Вот не пойму, на что рассчитывает синеглазка? Что мы будем вместе огребать за пацифизм и почитывать на досуге стихи? Да, он поумнее некоторых будет, с неохотой пришлось признать, но я из принципа не собираюсь заводить ни с кем близких отношений. Мы враги и это не изменится от того, что он, вроде как, понимает, какую хероту творит их страна. И чего его так тянет общаться с мальчишкой, который только и делает, что бурчит, шипит и крысится? Не понимаю. И наверное, не надо. Может, ботану действительно тяжко без родственной души вот и кажется удачной идея скорешиться с таким же слабаком.
***
Ночью всё прошло идеально — я щедро размазала сок из раздавленных листьев борщевика с изнанки формы, действуя наугад. Завтра увидим, кому из немцев повезло, кому нет. Прямо русская рулетка. Тщательно вымыла руки, зная, что пока на кожу не попало солнце, сок растения не причинит мне вреда.
С утра всё было как обычно, все при деле — часть парней уехала куда-то с фельдфебелем, часть занималась чисткой и смазкой оружия. День на мою удачу был такой жаркий, солнечный. Ближе к обеду и началось. К чему я оказалась действительно не готовой, так это близко увидеть последствия своего возмездия. Сейчас уже не помню, кто из них первый тяжело осел на крыльцо, постанывая от боли и торопливо расстегивая куртку. Почему-то я не чувствовала никакого злорадного удовлетворения, лишь смутное брезгливое отвращение ко всему: к ним, к себе. Словно в тошнотворном калейдоскопе смешались испуганные крики «Господи, что это?», тихие стоны, грязная ругань и багровые пятна ожогов на бледной незагорелой коже. Их было много разной степени красноты и величины, у некоторых надулись прямо пузыри, жуткие даже на вид. Я хотела уйти куда глаза глядят, но не сделала ни шага. Благо рефлексировать не было времени — оперативно подоспел наш лейтенант, оценил обстановку и отдал приказ грузиться в машины всем без разбора и дуть в больничку. Там уже будут разбираться, что за это за неведомая хрень, заодно проверят всех. Ну круто. Похоже, эпичное фиаско уже радостно сигналит, обещая вот-вот меня догнать.

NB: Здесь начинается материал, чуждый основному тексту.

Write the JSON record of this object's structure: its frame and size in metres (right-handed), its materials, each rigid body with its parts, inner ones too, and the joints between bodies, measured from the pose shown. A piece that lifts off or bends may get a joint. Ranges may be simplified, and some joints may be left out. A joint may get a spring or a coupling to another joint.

— Фридхельм, ты не пострадал? — к нам направлялась миловидная медсестра, приветливо улыбавшаяся нашему ботану. У-у-у, я что недооценивала его, и он всё-таки успел покувыркаться до армии с девушкой?
— Нет, я в порядке, — тоже разулыбался он. — Чарли, скажи, как Вильгельм? Что говорит врач?

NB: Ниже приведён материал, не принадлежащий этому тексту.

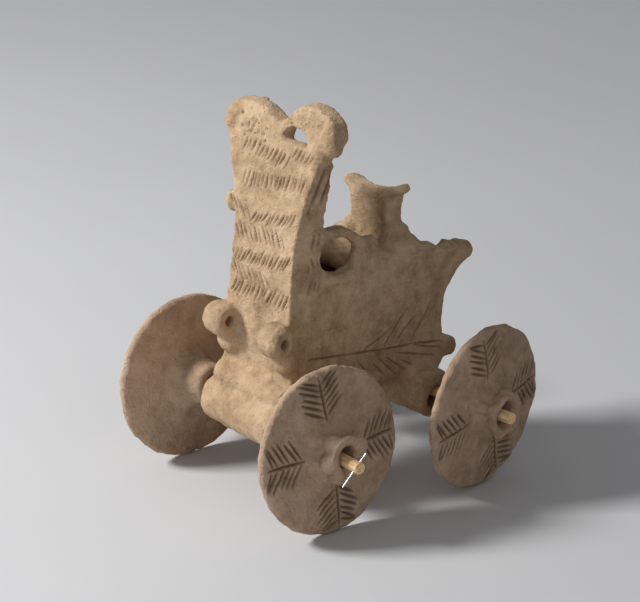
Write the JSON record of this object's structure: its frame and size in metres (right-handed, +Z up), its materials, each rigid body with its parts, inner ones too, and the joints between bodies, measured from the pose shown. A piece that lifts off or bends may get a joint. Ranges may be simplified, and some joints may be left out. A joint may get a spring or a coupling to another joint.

— Врач в замешательстве. По виду это сильные ожоги, но откуда они могли взяться? — покосившись на меня, тихо ответила девушка. — Если это отравление, то почему пострадали всего несколько человек? Я сейчас приведу русскую медсестру, может, она сможет подсказать что-то. А вы готовьтесь, скоро всех осмотрят.

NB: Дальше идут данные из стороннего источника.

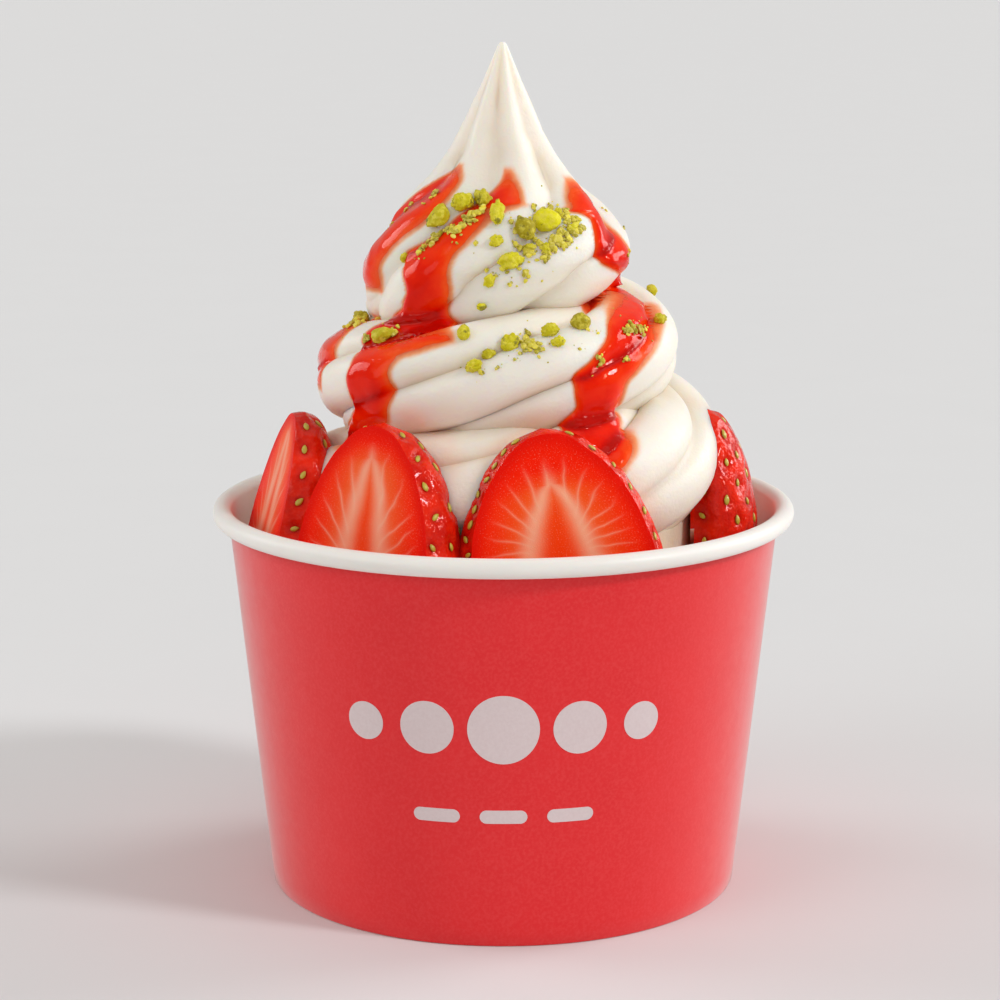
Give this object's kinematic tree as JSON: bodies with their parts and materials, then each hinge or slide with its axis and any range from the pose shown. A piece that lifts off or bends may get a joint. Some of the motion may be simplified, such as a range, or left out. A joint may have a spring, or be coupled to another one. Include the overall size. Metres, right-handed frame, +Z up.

Солдатики уже замаялись, томясь в ожидании, ещё нагнетала неизвестность, что произошло с остальными. Какая-нибудь заразная болезнь или всё-таки отравление? Бартель тоскливо заныл:
— Скорее бы уже выяснить, что произошло, и слинять отсюда.
— Я слышал, что это русские нас отравили. Как думаешь, что с ними сделает наш лейтенант? — спросил Штейн.
— Да тут и думать нечего, — злобно ответил Хайе. — Спалить всю деревню к херам собачьим, — я пожалела, что ему не досталась форма, удобренная борщевиком.
В смотровую прошёл вымотанный подчистую доктор, грозно бросив на ходу:
— Заходим по одному, одеваться-раздеваться максимально быстро, дурацких вопросов не задавать, всё ясно?
По ходу, резко-сволочной тон присутствовал у врачей любой национальности и так было наверное от самого сотворения мира. Ну правда, словно в районную поликлинику в сезон эпидемии гриппа зашла. Я в тоске смотрела, как парни один за другим заходили в кабинет, и понимала, что никакого путного объяснения, почему я девушка, мне так и не зашло в голову. Я и до этого периодически озадачивалась этим вопросом на всякий случай, но все версии не нравились, всё не то. В смотровую шустро забежала та самая медсестра. Исходить на нервы в ожидании неминуемого уже порядком надоело, и я подкатила к синеглазке. Хоть потроллю его напоследок:
— А она ничего, симпатичная, да?
— Ты о Чарли? — обернулся он, невинно хлопая глазками. — Наверное да.
— Да брось, вы же с красоткой явно близко знакомы.